** Begin Recorded data **
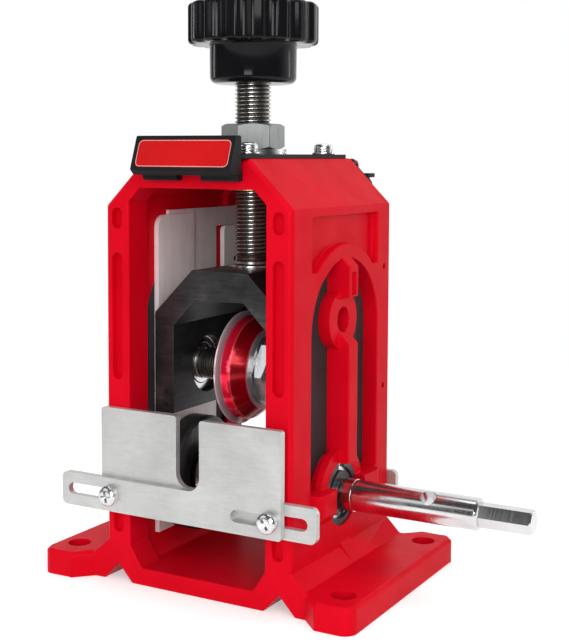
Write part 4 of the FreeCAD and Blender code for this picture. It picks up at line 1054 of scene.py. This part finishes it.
def make_floor():
    """Plain pale floor that keeps the object's shadow and reads as white."""
    work = bmesh.new()
    bmesh.ops.create_circle(work, cap_ends=True, radius=FLOOR_RADIUS, segments=96)
    floor = loose_object("floor", to_mesh("floor", work))
    shader = Shader("floor_white")
    stops = [(0.3, (0.80, 0.80, 0.80)), (0.7, (0.82, 0.82, 0.82))]
    shader.colour(shader.ramp(shader.noise(3.0), stops))
    shader.put("Roughness", 0.9)
    shader.put("Specular IOR Level", 0.1)
    tree = shader.tree
    glow = tree.nodes.new("ShaderNodeEmission")
    glow.inputs["Strength"].default_value = FLOOR_GLOW
    nothing = tree.nodes.new("ShaderNodeEmission")
    nothing.inputs["Strength"].default_value = 0.0
    mix = tree.nodes.new("ShaderNodeMixShader")
    tree.links.new(seen_directly(tree), mix.inputs["Fac"])
    tree.links.new(nothing.outputs["Emission"], mix.inputs[1])
    tree.links.new(glow.outputs["Emission"], mix.inputs[2])
    total = tree.nodes.new("ShaderNodeAddShader")
    tree.links.new(shader.bsdf.outputs["BSDF"], total.inputs[0])
    tree.links.new(mix.outputs["Shader"], total.inputs[1])
    output = tree.nodes["Material Output"]
    tree.links.new(total.outputs["Shader"], output.inputs["Surface"])
    floor.data.materials.append(shader.material)


def softbox(name, place, wide, tall, power):
    light = bpy.data.lights.new(name, "AREA")
    light.shape = "RECTANGLE"
    light.size = wide
    light.size_y = tall
    light.energy = power
    obj = loose_object(name, light)
    obj.location = place
    obj.rotation_mode = "QUATERNION"
    obj.rotation_quaternion = (Vector(LIGHTS_AIM) - Vector(place)).to_track_quat("-Z", "Y")


def make_lights():
    for settings in SOFTBOXES:
        softbox(*settings)


def make_camera():
    yaw = math.radians(YAW)
    pitch = math.radians(PITCH)
    roll = math.radians(ROLL)
    ahead = math.cos(pitch)
    forward = Vector((-math.sin(yaw) * ahead, math.cos(yaw) * ahead, -math.sin(pitch)))
    level = Vector((math.cos(yaw), math.sin(yaw), 0.0))
    upright = level.cross(forward)
    right = level * math.cos(roll) + upright * math.sin(roll)
    up = upright * math.cos(roll) - level * math.sin(roll)
    camera = bpy.data.cameras.new("camera")
    camera.sensor_width = SENSOR
    camera.lens = FOCAL_PX * SENSOR / FRAME_LONG_PX
    camera.shift_y = (OPTIC_AXIS_Y_PX - FRAME_LONG_PX / 2) / FRAME_LONG_PX
    camera.clip_start = 0.01
    camera.clip_end = 50.0
    obj = loose_object("camera", camera)
    turn = Matrix((right, up, -forward)).transposed().to_4x4()
    obj.matrix_world = Matrix.Translation(Vector(EYE) * MM) @ turn
    bpy.context.scene.camera = obj


bpy.context.scene.view_settings.view_transform = "Standard"
make_camera()
make_world()
make_floor()
make_lights()
build_object(make_materials())
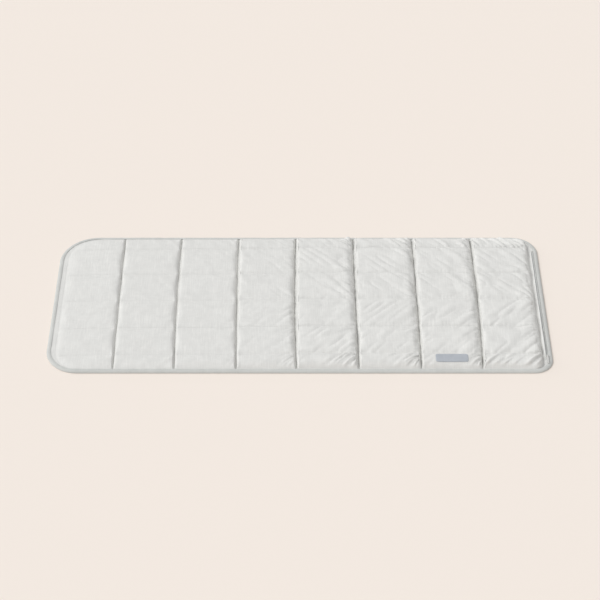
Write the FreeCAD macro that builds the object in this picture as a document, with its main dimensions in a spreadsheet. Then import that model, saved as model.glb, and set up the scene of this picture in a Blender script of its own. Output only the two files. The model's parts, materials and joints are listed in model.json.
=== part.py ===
"""Quilted cooling mat: padded columns in a bound edge, with a zip along the right end.

Millimetres. X runs along the mat, Y from the front edge to the back, Z up. The origin is the
centre of the underside. The mat folds at its seams, so every layer is split there into panels.
"""
import FreeCAD, Part
import Sketcher
import math
import os

os.makedirs("parts", exist_ok=True)
doc = FreeCAD.newDocument("quilted_mat")

# ---------------------------------------------------------------- driving dimensions
DIMENSIONS = {
    # whole mat
    "mat_length": 1200, "mat_width": 500, "column_count": 8,
    "corner_front_left": 77, "corner_back_left": 94, "corner_front_right": 46, "corner_back_right": 61,
    # edge binding, folded over the raw edge of the quilt
    "bind_width": 10, "bind_height": 6.5, "bind_wall": 2, "bind_lip": 1,
    # flat ends without padding
    "margin_width": 14,
    # layers
    "cloth": 1.2, "backing_step": 1.2, "backing_clear": 0.4, "slot_clear": 0.5, "flange_low": 3.8,
    "fill_low": 2.6, "crest": 20, "flank_radius": 11, "pillow_corner": 6, "pillow_edge_gap": 0.3,
    # deep seams, where the mat folds
    "hinge_height": 4, "seam_gap": 2, "pillow_gap": 4, "thread_radius": 0.5,
    # how far each deep seam is sewn to the right of its even place, from the left
    "seam_shift_1": -7, "seam_shift_2": -8, "seam_shift_3": -6, "seam_shift_4": -7.5,
    "seam_shift_5": -5, "seam_shift_6": -0.5, "seam_shift_7": 2,
    # shallow stitch lines across the columns
    "stitch_lines": 5, "stitch_pitch": 98, "groove_radius": 8, "groove_depth": 3, "thread_end": 5,
    # stitches on the flat left end, this far out from the padding
    "end_stitch_out": 0.8,
    # woven label on the seventh column
    "label_length": 77, "label_width": 26, "label_thick": 0.8, "label_corner": 5,
    "label_centre": 360, "label_from_front": 34, "label_border": 1.5, "label_thread": 0.3,
    "label_thread_width": 0.8,
    # zip along the right end
    "zip_centre": 587, "zip_front": -208, "zip_back": 195, "tape_thick": 0.5, "tape_end": 3,
    "tape_left": 577, "tape_right": 589.4, "welt_width": 7, "welt_height": 5, "welt_set_back": 10,
    "welt_radius": 2.2, "welt_corner": 0.8, "coil_width": 2.6, "coil_height": 1.8, "stop_length": 2.7,
    "slider_front": -203, "slider_length": 9, "slider_width": 5, "slider_plate": 1,
    "slider_wall": 0.9, "zip_clear": 0.3, "lug_thick": 0.8, "lug_height": 2.8, "lug_length": 2.6,
    "pin_height": 10.6, "pin_radius": 0.6, "pin_clear": 0.08, "pull_eye": 1.5, "pull_length": 24,
    "pull_width": 4.4, "pull_neck": 5, "pull_overlap": 1, "pull_thick": 1.2, "pull_corner": 1.2,
    "pull_tilt": 4.5,
}
sheet = doc.addObject("Spreadsheet::Sheet", "Sizes")
for row, (alias, number) in enumerate(DIMENSIONS.items(), start=1):
    sheet.set(f"A{row}", alias)
    sheet.set(f"B{row}", str(number))
    sheet.setAlias(f"B{row}", alias)
doc.recompute()

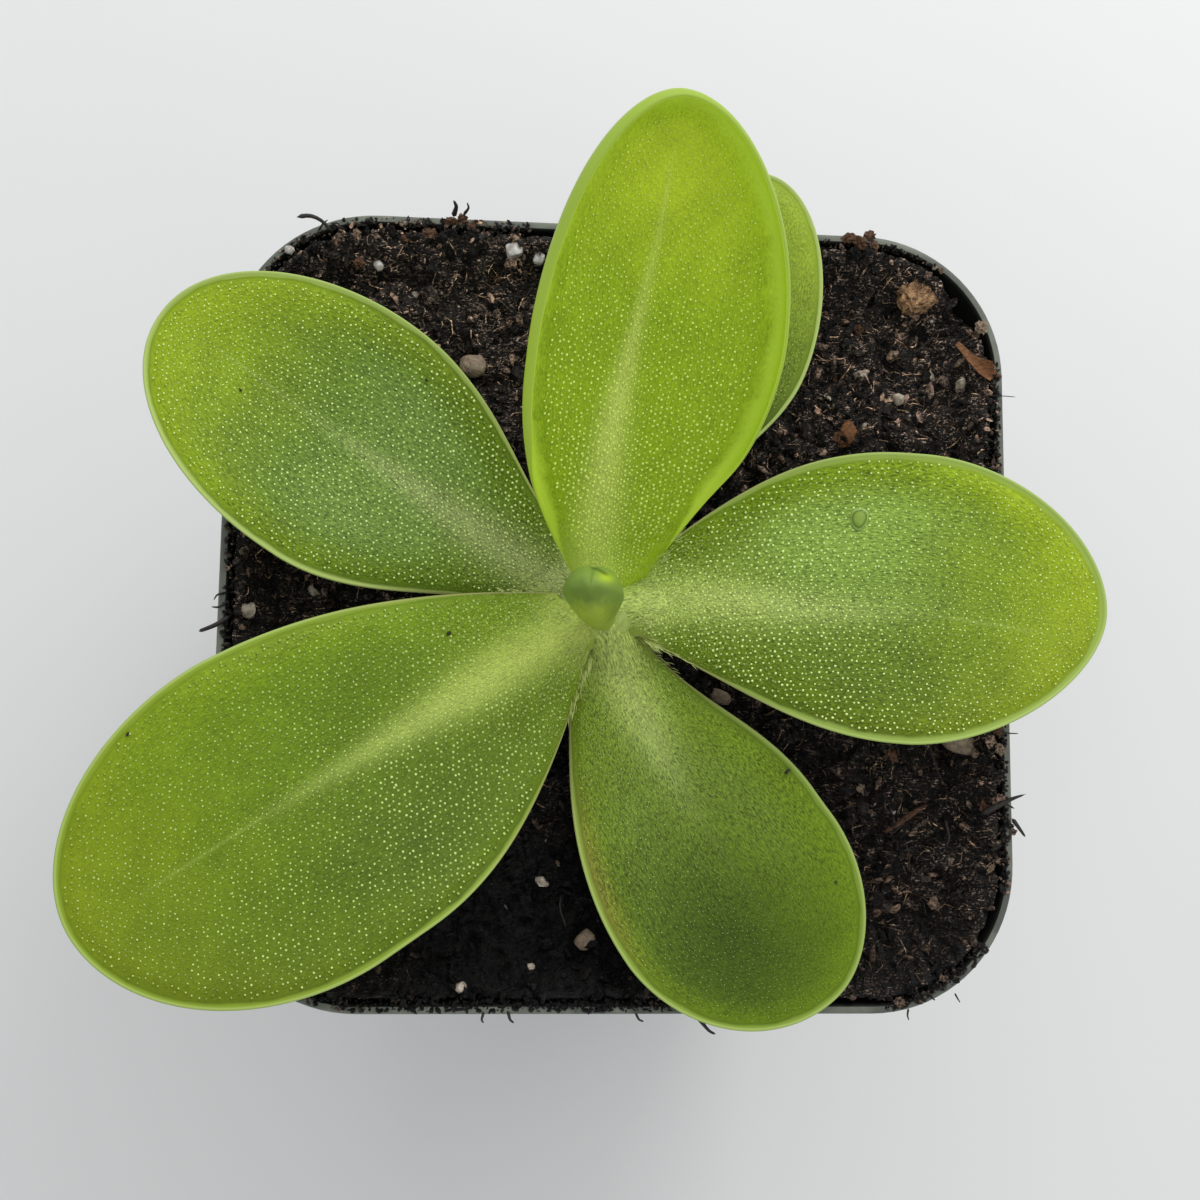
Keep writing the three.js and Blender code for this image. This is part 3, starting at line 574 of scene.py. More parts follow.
def make_soil(paint):
    """The top grid, whose edge drops to a rounded foot and closes underneath."""
    n = SOIL_CELLS
    foot = FLOOR + CLEARANCE
    steps = np.linspace(-1, 1, n + 1)
    u, v = np.meshgrid(steps, steps)
    x, y = soil_spot(u, v, SOIL_TOP_LEVEL)
    points = [np.stack([x, y, soil_top(x, y)], -1).reshape(-1, 3)]
    index = np.arange((n + 1) ** 2).reshape(n + 1, n + 1)
    rim = np.concatenate([index[0, :-1], index[:-1, -1], index[-1, :0:-1], index[:0:-1, 0]])
    faces = [grid_faces(n + 1, n + 1)]
    above, total = rim, len(points[0])
    for z, shrink in ((foot + FOOT_EDGE, 1), (foot, SOIL_FOOT_SHRINK)):
        x, y = soil_spot(u.ravel()[rim], v.ravel()[rim], z)
        points.append(np.stack([x * shrink, y * shrink, np.full(len(x), z)], -1))
        ring = total + np.arange(len(rim))
        faces.append(np.stack([above, ring, np.roll(ring, -1), np.roll(above, -1)], -1))
        above, total = ring, total + len(rim)
    points.append(np.array([[0, 0, foot]]))
    faces.append(np.stack([above, np.full(len(above), total), np.roll(above, -1)], -1))
    points = np.concatenate(points)
    # For painted light and shade: the crests of the fine relief are painted lighter, its hollows
    # darker.
    hump = ease(soil_grain(points[:, 0], points[:, 1]), -0.85, 0.35)
    soil = make_piece("soil_bed", points, faces, paint, {"hump": hump})
    return hand_over(soil, "soil", "soil")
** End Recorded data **
> _Work required_: All lines above from the one containing "Write the FreeCAD" to the one containing "the right end." must be repeated exactly, both lines included, and no others.

> _Final result_:
Write the FreeCAD macro that builds the object in this picture as a document, with its main dimensions in a spreadsheet. Then import that model, saved as model.glb, and set up the scene of this picture in a Blender script of its own. Output only the two files. The model's parts, materials and joints are listed in model.json.
=== part.py ===
"""Quilted cooling mat: padded columns in a bound edge, with a zip along the right end.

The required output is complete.